Generally, Bollinger bands are a great method of looking at the cryptocurrency market. In simple words buying in the market would be a good idea when the coin’s price is between the moving average and the bottom band and selling is the correct decision when the coin is between the moving average and the top band. Many advanced traders use other indicators like volume indicators before placing their bets based on this method.
Limitations of Bollinger Bands
It is not an independent trading system. The bands only formulate an indicator that is designed to provide traders with information about price volatility. John Bollinger’s suggestion is to use this tool with two or three unrelated indicators that provide more direct signals from the market. According to Bollinger, the market analysis should use different indicators based on different types of data.
Since Bollinger Bands are calculated based on a simple moving average, they give older data a similar weight value to newer data, meaning that new information may lose its importance due to older data.

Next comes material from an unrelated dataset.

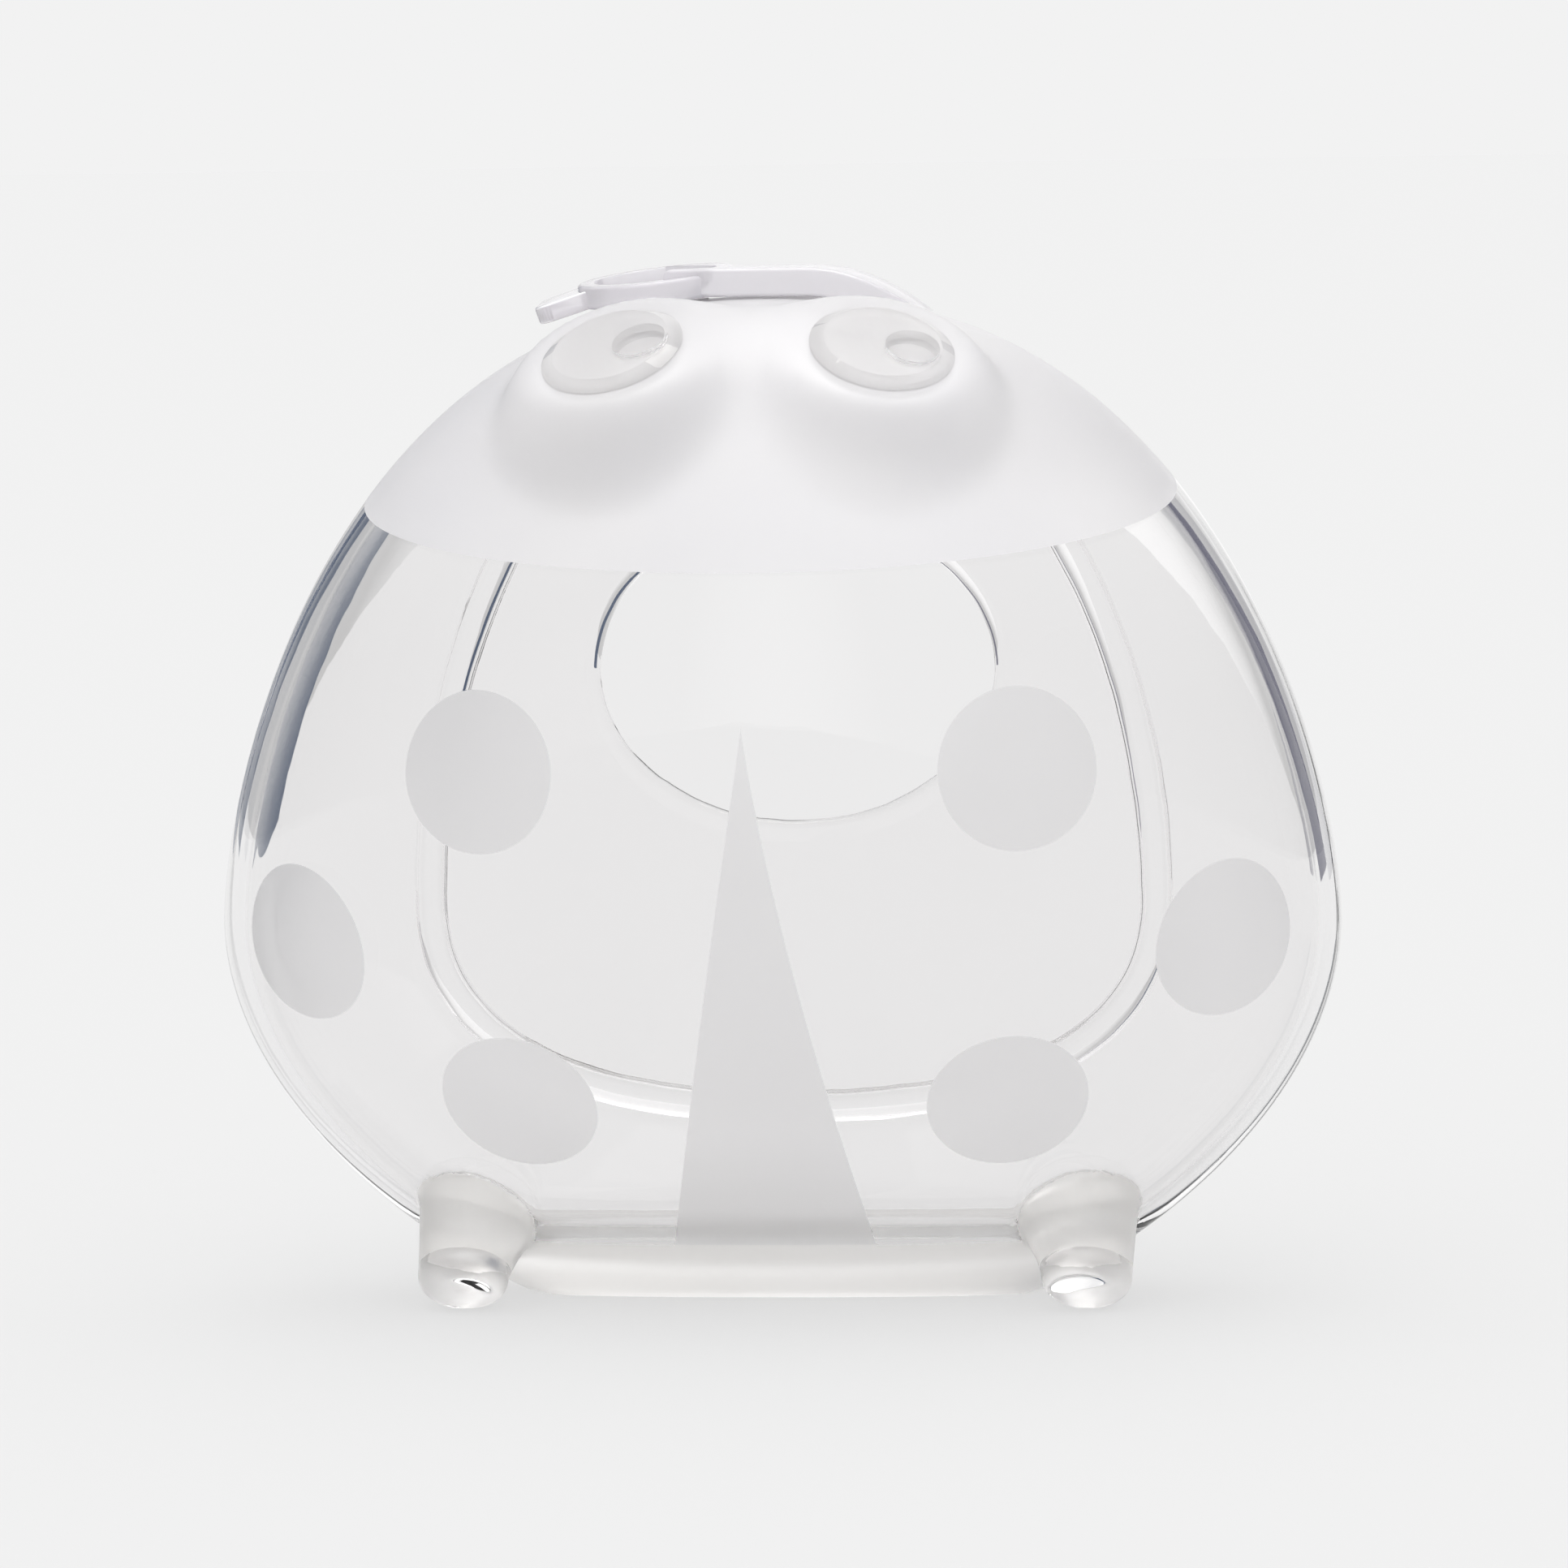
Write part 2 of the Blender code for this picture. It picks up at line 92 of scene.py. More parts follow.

Although Bollinger introduces the number 20 as a suitable interval for drawing the moving average, and the type of moving average suggested by him is simple (Simple Moving Average) but Keep in mind that using a simple 20-day moving average and two standard deviations is somewhat optional and may not work well for every trader in every market situation. Traders must therefore adapt and monitor their assumptions about simple moving averages and standard deviations. However, it is notable that according to Bollinger the moving average of fewer than 10 days does not work well for drawing Bollinger Bands.
In short, the Bollinger Bands show the fluctuations that occur at any given time in the market and alerts the analyst to the highest and lowest prices. The tool also helps traders who are looking for good opportunities in the market range, in buying and selling saturation points. When using this indicator, you should keep in mind that it should be used in conjunction with other technical analysis tools.